Calcutta Gazette
- Owner: Francis Gladwin
- Founded: 1784
- Language: English language
- Headquarters: Calcutta, British India

= Calcutta Gazette =

English newspaper in Bengal, India

Calcutta Gazette was an English newspaper in Bengal founded by Francis Gladwin, a colonial officer, in 1784. It was one of the first newspapers in India.

==History==
The Calcutta Gazette was founded by Francis Gladwin, an officer in the British East India Company, and an orientalist. Its first issue was published on 4 March 1784. The newspaper became an important medium for the publication of public information. The Gazette initially charged the government for advertisements but stopped after the government provided the Gazette with free postal circulation and free postage. The government withdrew this in 1787. In January 1787, Francis Gladwin gave control of the company to Arthur Muir, Herbert H. Harrington and Edmond Morris. The three were civilians involved with the newspaper. In June 1815 the Government Gazette was created by the Bengal Military Orphan Society. All government advertisements were diverted to the Government Gazette from the Calcutta Gazette. Private advertisers also left the newspaper and advertising revenue declined.
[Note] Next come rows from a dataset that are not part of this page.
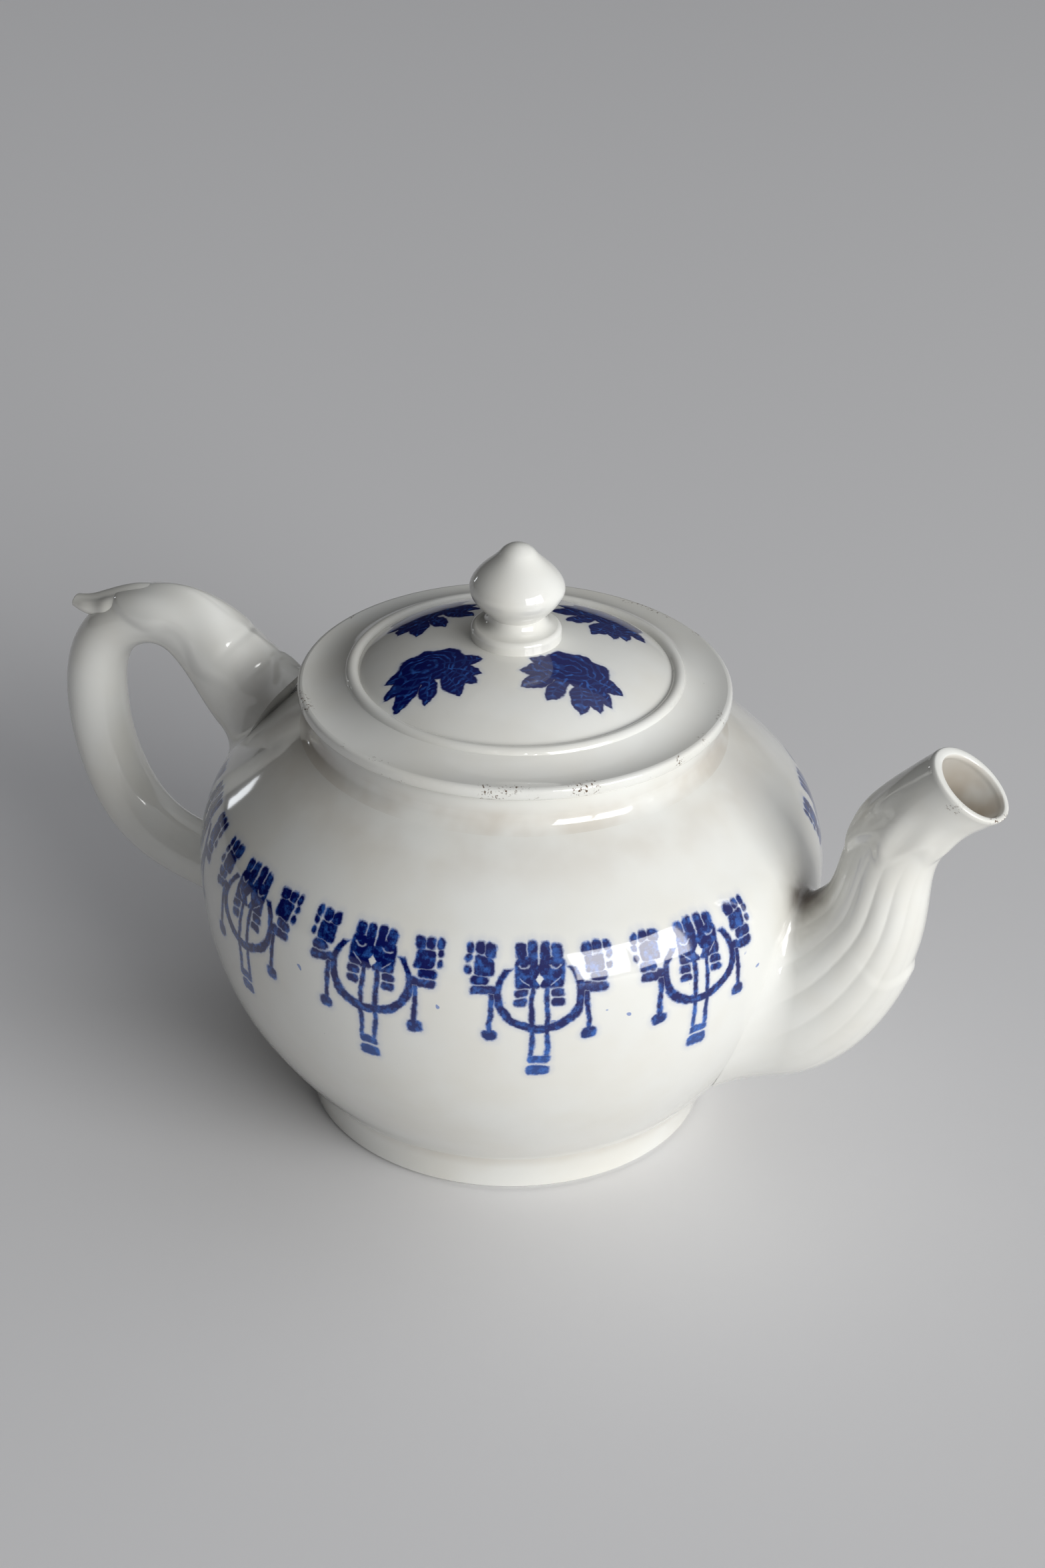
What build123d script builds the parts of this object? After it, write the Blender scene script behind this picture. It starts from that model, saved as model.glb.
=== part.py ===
"""A one litre porcelain teapot: a round-bellied pot with a spout and a loop handle, and a
loose lid that lifts off. Millimetres, +Z up. The origin is the centre of the foot, on the
table; the spout points along +X and the handle along -X.

A pottery makes this pot from separate pieces and lutes them together before firing, and each
of those pieces is one sub-part here. Luted pieces meet face to face.
"""
import os
from math import cos, hypot, radians, sin

from build123d import *

os.makedirs("parts", exist_ok=True)

# --- Driving dimensions -------------------------------------------------------------------
foot_r = 48.0          # outside of the foot ring, on the table
foot_top_r = 51.6      # outside of the foot ring, at the crease under the belly
foot_inner_r = 43.5
foot_h = 12.0
floor_z = 7.0          # underside of the pot, up inside the foot ring
floor_t = 5.0
wall = 4.0             # belly wall
collar_r = 47.2        # upright neck that the lid sits on
collar_inner_r = 43.0
collar_z0 = 98.0       # where the shoulder stops and the neck starts
collar_z1 = 106.7
lid_gap = 0.3          # between the neck's rim and the lid
lid_r = 50.0
lid_rim_t = 3.0
lid_wall = 3.6
bead_r = 37.6          # raised ring round the lid's dome
dome_top_z = 121.4
flange_r = 42.2        # locating ring under the lid, a loose fit in the neck
flange_wall = 3.2
flange_z0 = 96.5
knob_base_r = 10.4
knob_neck_r = 6.4
knob_r = 10.9
knob_top_z = 144.6
knob_tip_r, knob_tip_h = 4.2, 2.2   # the round cap that ends the knob
vent_r = 1.4           # steam hole in the lid, behind the knob
spout_wall = 2.6
lip_wall = 2.0
strainer_r = 2.2       # holes in the belly wall behind the spout
strainer_pitch = 7.0

# Outside of the belly, from the crease over the foot up to the neck: (radius, height)
belly = [
    (52.2, foot_h), (58.3, 20), (65.9, 32), (71.0, 45), (73.4, 60),
    (73.1, 70), (69.5, 80), (63.0, 87.2), (56.0, 93.6), (49.6, collar_z0),
]

# Spout stations from inside the belly out to the mouth:
# (x, z, pitch of the section's normal in degrees, half depth in the XZ plane, half width)
spout_stations = [
    (50.0, 41.0, 14, 20.0, 14.0),
    (69.0, 46.5, 24, 21.2, 14.8),
    (78.5, 53.0, 37, 18.3, 13.4),
    (85.8, 63.3, 55, 15.0, 11.8),
    (90.4, 74.5, 76, 11.9, 10.3),
    (91.9, 84.0, 86, 10.7, 9.4),
    (94.3, 93.3, 77, 10.3, 9.0),
    (98.2, 99.6, 66, 9.9, 8.8),
    (103.0, 105.6, 58, 9.9, 9.0),
    (109.1, 111.1, 55, 10.7, 9.8),
]

# Handle stations from the shoulder, over the top and back to the belly:
# (x, z, half thickness in the XZ plane, half width across)
handle_stations = [
    (-57.0, 81.0, 13.0, 10.5),
    (-69.5, 89.5, 12.6, 9.6),
    (-76.0, 95.6, 11.2, 8.8),
    (-82.0, 100.6, 9.7, 8.1),
    (-87.8, 103.6, 8.5, 7.6),
    (-94.0, 104.2, 7.4, 7.3),
    (-100.5, 102.4, 6.8, 7.2),
    (-107.8, 97.4, 6.8, 7.2),
    (-112.6, 89.0, 7.2, 7.3),
    (-113.8, 79.0, 7.5, 7.4),
    (-112.8, 68.5, 7.6, 7.4),
    (-109.4, 57.5, 7.8, 7.4),
    (-103.6, 48.0, 8.0, 7.4),
    (-96.0, 42.2, 7.9, 7.4),
    (-87.0, 39.2, 7.8, 7.6),
    (-76.0, 37.4, 8.2, 8.2),
    (-60.0, 36.4, 9.0, 9.0),
]

# Spur that the thumb rests on, from inside the handle's top corner to its tip: (x, z, radius)
spur_stations = [(-101.0, 103.6, 6.0), (-108.0, 102.6, 5.0), (-114.0, 101.6, 3.4), (-118.6, 101.0, 1.6)]


def inset(points, thickness):
    """The same outline moved inwards, square to itself, by the wall's thickness."""
    moved = []
    for i, (r, z) in enumerate(points):
        r0, z0 = points[max(i - 1, 0)]
        r1, z1 = points[min(i + 1, len(points) - 1)]
        run = hypot(r1 - r0, z1 - z0)
        moved.append((r - thickness * (z1 - z0) / run, z + thickness * (r1 - r0) / run))
    return moved


def section_plane(x, z, pitch):
    """A plane square to a direction in the XZ plane; its own X is that section's depth."""
    tilt = radians(pitch)
    return Plane(origin=(x, 0, z), x_dir=(-sin(tilt), 0, cos(tilt)), z_dir=(cos(tilt), 0, sin(tilt)))


# --- Helper solids, used only to trim the pieces that are luted on ---------------------------
with BuildPart() as belly_fill:
    with BuildSketch(Plane.YZ):
        with BuildLine():
            Spline(*belly)
            Polyline(belly[-1], (0, collar_z0), (0, foot_h), belly[0])
        make_face()
    revolve(axis=Axis.Z)

# --- Pot body: belly wall, floor and strainer holes ------------------------------------------
inner_wall = inset(belly, wall)[2:-1]
with BuildPart() as pot_body:
    with BuildSketch(Plane.YZ):
        with BuildLine():
            Spline(*belly)
            Polyline(belly[-1], (collar_inner_r, collar_z0), (collar_inner_r, collar_z0 - 2.5))
            Line((collar_inner_r, collar_z0 - 2.5), inner_wall[-1])
            Spline(*reversed(inner_wall))
            Spline(inner_wall[0], (52.5, 20.0), (43.0, floor_z + floor_t + 1.2), (33.0, floor_z + floor_t))
            Polyline((33.0, floor_z + floor_t), (0, floor_z + floor_t), (0, floor_z), (38.0, floor_z))
            Line((38.0, floor_z), (foot_inner_r, foot_h))
            Line((foot_inner_r, foot_h), belly[0])
        make_face()
    revolve(axis=Axis.Z)
    with BuildSketch(Plane.YZ.offset(50)):
        with Locations((0, 50.0)):
            with HexLocations(strainer_pitch / 2, 3, 4):
                Circle(strainer_r)
    extrude(amount=35, mode=Mode.SUBTRACT)

# --- Foot ring ------------------------------------------------------------------------------
with BuildPart() as foot_ring:
    with BuildSketch(Plane.YZ):
        with BuildLine():
            Polyline((foot_inner_r, foot_h), (foot_top_r, foot_h))
            Spline((foot_top_r, foot_h), (49.2, 6.0), (foot_r, 1.0))
            Polyline((foot_r, 1.0), (foot_r - 1.0, 0), (foot_r - 3.4, 0), (foot_inner_r, 1.4))
            Line((foot_inner_r, 1.4), (foot_inner_r, foot_h))
        make_face()
    revolve(axis=Axis.Z)

# --- Neck collar ----------------------------------------------------------------------------
with BuildPart() as neck_collar:
    with BuildSketch(Plane.YZ):
        with BuildLine():
            Line((collar_inner_r, collar_z0), belly[-1])
            Spline(belly[-1], (47.9, 99.6), (collar_r, 102.2), tangents=[(-0.8, 0.5), (0, 1)])
            Line((collar_r, 102.2), (collar_r, collar_z1 - 1.2))
            RadiusArc((collar_r, collar_z1 - 1.2), (collar_r - 1.2, collar_z1), -1.2)
            Line((collar_r - 1.2, collar_z1), (collar_inner_r + 1.0, collar_z1))
            RadiusArc((collar_inner_r + 1.0, collar_z1), (collar_inner_r, collar_z1 - 1.0), -1.0)
            Line((collar_inner_r, collar_z1 - 1.0), (collar_inner_r, collar_z0))
        make_face()
    revolve(axis=Axis.Z)

# --- Spout ----------------------------------------------------------------------------------
with BuildPart() as spout:
    for x, z, pitch, depth, width in spout_stations:
        with BuildSketch(section_plane(x, z, pitch)):
            Ellipse(depth, width)
    loft()
    add(belly_fill.part, mode=Mode.SUBTRACT)
    for i, (x, z, pitch, depth, width) in enumerate(spout_stations):
        skin = spout_wall + (lip_wall - spout_wall) * i / (len(spout_stations) - 1)
        with BuildSketch(section_plane(x, z, pitch)):
            Ellipse(depth - skin, width - skin)
    loft(mode=Mode.SUBTRACT)

# --- Handle ---------------------------------------------------------------------------------
with BuildPart() as handle:
    with BuildLine():
        arch = Spline(*[(x, 0, z) for x, z, thick, width in handle_stations])
    for x, z, thick, width in handle_stations:
        along = arch % arch.param_at_point((x, 0, z))
        with BuildSketch(Plane(origin=(x, 0, z), x_dir=(0, 1, 0), z_dir=along)):
            Ellipse(width, thick)
    loft()
    add(belly_fill.part, mode=Mode.SUBTRACT)

# --- Thumb rest -----------------------------------------------------------------------------
with BuildPart() as thumb_rest:
    for x, z, radius in spur_stations:
        with BuildSketch(Plane(origin=(x, 0, z), x_dir=(0, 1, 0), z_dir=(-1, 0, -0.12))):
            Ellipse(radius, radius * 0.8)
    loft()
    add(handle.part, mode=Mode.SUBTRACT)

# --- Lid cover ------------------------------------------------------------------------------
lid_z0 = collar_z1 + lid_gap
dome = [(bead_r - 1.6, 112.7), (31.0, 115.7), (21.0, 119.3), (knob_base_r + 1.0, 121.2), (knob_base_r, dome_top_z)]
with BuildPart() as lid_cover:
    with BuildSketch(Plane.YZ):
        with BuildLine():
            Polyline((flange_r - flange_wall, lid_z0), (lid_r - 1.3, lid_z0))
            Spline(
                (lid_r - 1.3, lid_z0), (lid_r, lid_z0 + lid_rim_t / 2), (lid_r - 1.2, lid_z0 + lid_rim_t),
                tangents=[(1, 0), (-0.9, 0.1)],
            )
            Spline((lid_r - 1.2, lid_z0 + lid_rim_t), (44.0, 110.3), (bead_r + 1.5, 112.3))
            ThreePointArc((bead_r + 1.5, 112.3), (bead_r, 113.6), dome[0])
            Spline(*dome)
            Polyline(dome[-1], (0, dome_top_z), (0, dome_top_z - lid_wall))
            Spline(
                (0, dome_top_z - lid_wall), (15.0, dome_top_z - lid_wall - 0.9), (30.0, 112.2), (36.5, 108.9),
                (flange_r - flange_wall, lid_z0), tangents=[(1, 0), (0.6, -0.8)],
            )
        make_face()
    revolve(axis=Axis.Z)
    with Locations((-13.0 * cos(radians(40)), 13.0 * sin(radians(40)), dome_top_z)):
        Cylinder(vent_r, 20, mode=Mode.SUBTRACT)

# --- Lid flange -----------------------------------------------------------------------------
with BuildPart() as lid_flange:
    with BuildSketch(Plane.YZ):
        with Locations((flange_r - flange_wall / 2, (flange_z0 + lid_z0) / 2)):
            Rectangle(flange_wall, lid_z0 - flange_z0)
        fillet(vertices().group_by(Axis.Y)[0], 1.2)
    revolve(axis=Axis.Z)

# --- Lid knob: an onion-shaped finial on a flared base -----------------------------------------
with BuildPart() as lid_knob:
    with BuildSketch(Plane.YZ):
        with BuildLine():
            Polyline((0, knob_top_z), (0, dome_top_z), (knob_base_r, dome_top_z), (knob_base_r, 123.2))
            RadiusArc((knob_base_r, 123.2), (knob_base_r - 1.2, 124.4), -1.2)
            Spline((knob_base_r - 1.2, 124.4), (knob_neck_r + 0.7, 125.4), (knob_neck_r, 127.2))
            Spline((knob_neck_r, 127.2), (9.4, 130.4), (knob_r, 133.8), (9.6, 136.8), (6.3, 140.2),
                   (knob_tip_r, knob_top_z - knob_tip_h))
            cap_r = (knob_tip_r ** 2 + knob_tip_h ** 2) / (2 * knob_tip_h)
            RadiusArc((knob_tip_r, knob_top_z - knob_tip_h), (0, knob_top_z), -cap_r)
        make_face()
    revolve(axis=Axis.Z)

# --- Export ---------------------------------------------------------------------------------
pieces = {
    "pot_body": pot_body, "foot_ring": foot_ring, "neck_collar": neck_collar, "spout": spout,
    "handle": handle, "thumb_rest": thumb_rest,
    "lid_cover": lid_cover, "lid_flange": lid_flange, "lid_knob": lid_knob,
}
for label, piece in pieces.items():
    piece.part.label = label
    export_step(piece.part, f"parts/{label}.step")
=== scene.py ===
"""Looks of the porcelain teapot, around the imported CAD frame. Metres, +Z up, spout along +X.

Shapes, stains and prints are written in millimetres, and MM turns them into metres. The floor,
the lights and the camera are in metres.
"""
from math import cos, pi, radians, sin

import bpy
import numpy as np
from mathutils import Matrix, Vector


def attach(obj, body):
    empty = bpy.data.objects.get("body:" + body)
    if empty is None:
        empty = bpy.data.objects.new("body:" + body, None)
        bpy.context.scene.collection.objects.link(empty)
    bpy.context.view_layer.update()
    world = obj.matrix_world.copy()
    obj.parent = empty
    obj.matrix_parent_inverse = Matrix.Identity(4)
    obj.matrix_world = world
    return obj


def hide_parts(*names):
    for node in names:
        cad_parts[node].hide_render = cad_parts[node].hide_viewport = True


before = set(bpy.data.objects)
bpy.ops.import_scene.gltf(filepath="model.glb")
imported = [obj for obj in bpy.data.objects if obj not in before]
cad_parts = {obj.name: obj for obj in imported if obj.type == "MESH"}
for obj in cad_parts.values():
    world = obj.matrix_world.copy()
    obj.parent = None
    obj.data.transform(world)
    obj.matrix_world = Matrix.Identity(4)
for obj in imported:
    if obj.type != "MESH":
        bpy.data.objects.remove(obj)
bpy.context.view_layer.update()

MM = 0.001
POT_AZIMUTH = radians(24.4)      # the camera stands this far round from -Y towards +X

# --- Shape data, in mm. The belly, spout and handle follow the CAD model's lines --------------
# radius, height
BELLY = [(52.2, 12), (58.3, 20), (65.9, 32), (71.0, 45), (73.4, 60), (73.1, 70), (69.5, 80),
         (63.0, 87.2), (56.0, 93.6), (49.6, 98.0)]

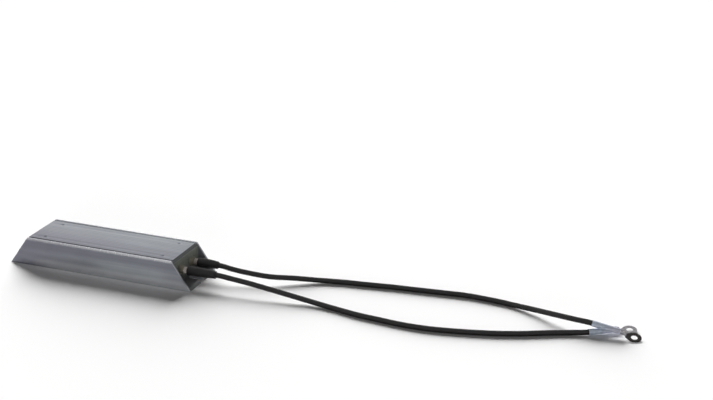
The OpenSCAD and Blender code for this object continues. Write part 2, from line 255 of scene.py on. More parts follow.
@dataclass(frozen=True)
class ExtrudedAluminium:
    """Mill-finish aluminium: extrusion lines, saw marks on the cut ends, painted shade and painted
    highlights.

    Each pair says where a tone begins and where it is full. A depth is taken down from the
    top, what is named along or across is a place on X or Y, and the last three are distances
    from the cut, the side and the field's edge.
    """

    half_length: float = 70 * MM
    height: float = 20 * MM
    half_width: float = 20 * MM
    end_inset: float = 14 * MM
    rib: float = 1.8 * MM
    field: float = 16.6 * MM
    cavity_half_width: float = 18 * MM
    cavity_floor: float = 2.5 * MM
    top_depth: Pair = (0.3 * MM, 0.6 * MM)
    rib_depth: Pair = (0.6 * MM, 1.7 * MM)
    groove_depth: Pair = (0.9 * MM, 1.1 * MM)
    # The pairs from here to the kerf place painted shade and painted light.
    upper_shade_depth: Pair = (4.0 * MM, 10.5 * MM)
    lower_light_depth: Pair = (12.0 * MM, 16.5 * MM)
    recess_shade_height: Pair = (4.0 * MM, 10.0 * MM)
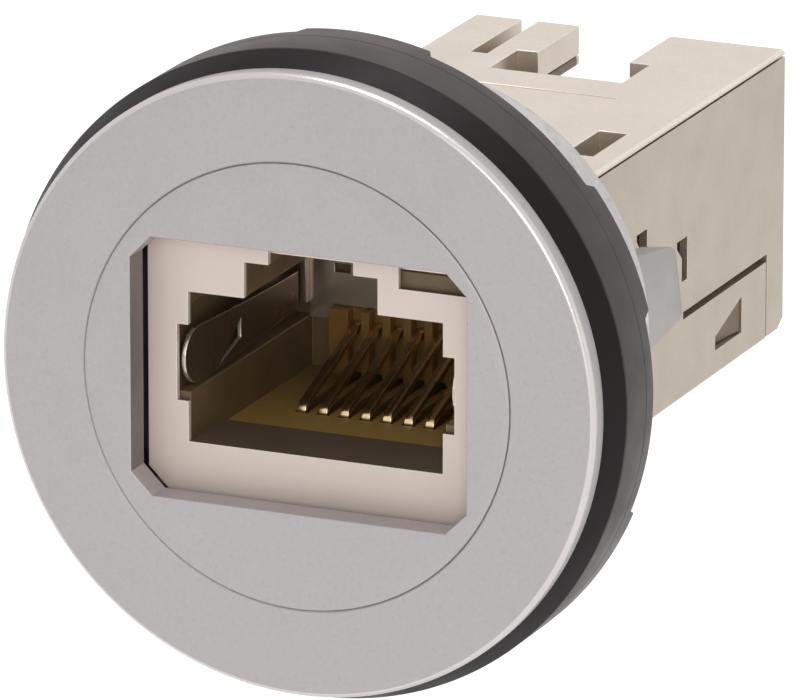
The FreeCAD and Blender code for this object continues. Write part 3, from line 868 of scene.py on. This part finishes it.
@dataclass
class BezelHead:
    """The silver ring and the disc inside it, whose window shows the front socket."""

    joint_gap: float = 0.012
    joint_bevel: float = 0.08
    joint_corner: float = 0.03
    corner: float = 0.04
    rim_radius: float = 0.3
    rim_highlight_facing: Span = (-0.96, -0.15)
    rim_highlight_band: float = 1.0
    window_room: float = 0.46
    window_x: float = 0.1
    window_top: float = 6.0
    window_bottom: float = 5.72
    window_chamfer: float = 1.0
    window_bevel: float = 0.07
    wall_shade_facing: float = 0.8
    wall_shade_band: float = 0.5

    def window(self) -> list[Point]:
        """Gives the window's outline, a rectangle with cut corners.

        Returns:
            Its (x, z) points.
        """
        shell_low, shell_high = limits("side_shell")
        half = (shell_high.x - shell_low.x + self.window_room) / 2
        left, right = self.window_x - half, self.window_x + half
        top, bottom, cut = self.window_top, -self.window_bottom, self.window_chamfer
        return [(left + cut, bottom), (right - cut, bottom), (right, bottom + cut),
                (right, top - cut), (right - cut, top), (left + cut, top), (left, top - cut),
                (left, bottom + cut)]

    def build_ring(self) -> None:
        """Makes the ring, with a glossier rim whose lighter colour is a painted highlight."""
        low, high = limits("bezel_ring")
        outer = high.x
        inner = limits("face_disc")[1].x + self.joint_gap
        ring = turned("silver_ring", [
            (inner, low.y + self.joint_bevel, self.joint_corner),
            (inner + self.joint_bevel, low.y, self.corner), (outer, low.y, self.rim_radius),
            (outer, high.y, self.corner), (inner, high.y, self.joint_corner)])
        # Outer faces that face between these limits get the painted highlight.
        least, most = self.rim_highlight_facing
        for face in ring.data.polygons:
            outside = face.center.xz.length > (outer - self.rim_highlight_band) * MM
            face.material_index = EDGE if outside and least < face.normal.y < most else BROAD
        settle(ring, SILVER, "bezel_ring", SILVER_RIM_HIGHLIGHT)

    def build_disc(self) -> None:
        """Makes the disc, with painted shade: darker walls in its window."""
        low, high = limits("face_disc")
        radius = high.x
        turn = 2 * math.pi / ROUND_STEPS
        edge = [(radius * math.cos(turn * i), radius * math.sin(turn * i))
                for i in range(ROUND_STEPS)]
        disc = plate("silver_disc", [edge, self.window()], (low.y, high.y), self.window_bevel)
        # Sideways walls of the window get the painted shade.
        for face in disc.data.polygons:
            inside = face.center.xz.length < (radius - self.wall_shade_band) * MM
            sideways = abs(face.normal.x) > self.wall_shade_facing
            face.material_index = EDGE if inside and sideways else BROAD
        settle(disc, SILVER, "face_disc", SILVER_WALL_SHADE)

    def build(self) -> None:
        """Makes both pieces."""
        self.build_ring()
        self.build_disc()


@dataclass
class FlangeAndSeal:
    """The black flange under the bezel and the rubber seal round its skirt."""

    fit: float = 0.02
    core_radius: float = 2.0
    web_step: float = 0.3
    seat_width: float = 0.44
    seat_corner: float = 0.05
    cone_height: float = 1.18
    cone_edge: float = 0.08
    cone_corner: float = 0.1
    skirt_wall: float = 0.88
    corner: float = 0.03
    fine_corner: float = 0.02
    lip_width: float = 1.1
    hole_room: float = 0.05
    hole_corner: float = 0.05
    seal_edge: float = 0.07
    crease_y: float = 2.15
    crease_height: float = 0.06
    crease_depth: float = 0.05
    pads: int = 6
    pad_angle: float = 24.0
    pad_start: float = 26.0
    pad_height: float = 0.55
    pad_ramp: float = 1.2
    seal_steps: int = 720
    seal_corner_steps: int = 4

    def pad_share(self, angle: float) -> float:
        """Tells how far the seal's back stands out at an angle.

        Args:
            angle: Direction from +X towards +Z, in radians.

        Returns:
            1 on a pad, 0 in a dip, and between them on a pad's ramp.
        """
        pitch = 360.0 / self.pads
        offset = abs((math.degrees(angle) - self.pad_start + pitch / 2) % pitch - pitch / 2)
        share = (self.pad_angle / 2 + self.pad_ramp / 2 - offset) / self.pad_ramp
        share = min(1.0, max(0.0, share))
        return share * share * (3 - 2 * share)

    def build_flange(self) -> None:
        """Makes the flange with the cone that shows behind the ring."""
        high = limits("bezel_carrier")[1]
        ring_high = limits("bezel_ring")[1]
        disc_high = limits("face_disc")[1]
        neck_low, neck_high = limits("neck_sleeve")
        seat = disc_high.x + 2 * self.fit
        chamber = seat - self.seat_width - self.fit
        pocket = neck_high.x + self.fit
        skirt = pocket + self.skirt_wall
        cone_back = ring_high.y + self.cone_height
        web_back = neck_low.y - self.fit
        web_front = limits("front_plate")[0].y + self.web_step
        flange = turned("black_flange", [
            (self.core_radius, web_front, 0.0), (chamber, web_front, self.seat_corner),
            (chamber, disc_high.y, self.corner), (seat, disc_high.y, 0.0),
            (seat, ring_high.y, 0.0), (ring_high.x, ring_high.y, self.fine_corner),
            (high.x, cone_back - self.cone_edge, self.cone_corner),
            (high.x, cone_back, self.fine_corner), (skirt, cone_back, 0.0),
            (skirt, high.y, self.corner), (pocket, high.y, self.corner), (pocket, web_back, 0.0),
            (self.core_radius, web_back, 0.0)])
        cut_away(flange, [shell_passage(web_front, web_back)])
        settle(flange, BLACK_PLASTIC, "bezel_carrier")

    def build_seal(self) -> None:
        """Makes the seal with its six pads."""
        low, high = limits("panel_seal")
        neck_low, neck_high = limits("neck_sleeve")
        lip = high.x - self.lip_width + self.fit
        hole = neck_high.x - ThreadedNeck.flange_width + self.hole_room
        shelf = neck_low.y + ThreadedNeck.flange_height + self.fit
        crease, rise = low.y + self.crease_y, self.crease_height / 2

        def section(angle: float) -> list[Point]:
            """Gives the seal's section at an angle.

            Args:
                angle: Direction from +X towards +Z, in radians.

            Returns:
                The section's (radius, y) points.
            """
            back = -self.pad_height * (1.0 - self.pad_share(angle))
            return rounded([
                (lip, low.y, self.corner), (high.x, low.y, self.seal_edge),
                (high.x, crease - rise, 0.0), (high.x - self.crease_depth, crease, 0.0),
                (high.x, crease + rise, 0.0), (high.x, back, self.seal_edge),
                (hole, back, self.hole_corner), (hole, shelf, 0.0), (lip, shelf, 0.0),
            ], self.seal_corner_steps)

        seal = lathe("rubber_seal", section, self.seal_steps, LATHED_SHARP_TURN)
        settle(seal, RUBBER, "panel_seal")

    def build(self) -> None:
        """Makes both pieces."""
        self.build_flange()
        self.build_seal()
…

Employees at the newspaper went on strike. In June 1818 the Calcutta Gazette was sold to the owner of the Calcutta Morning Post, Heatly. On 29 September 1818 Heatly stopped publication of the Calcutta Gazette in favor of a new newspaper founded by James Silk Buckingham called the Calcutta Journal.

In April 1832, the Government Gazette reassumed the name the Calcutta Gazette.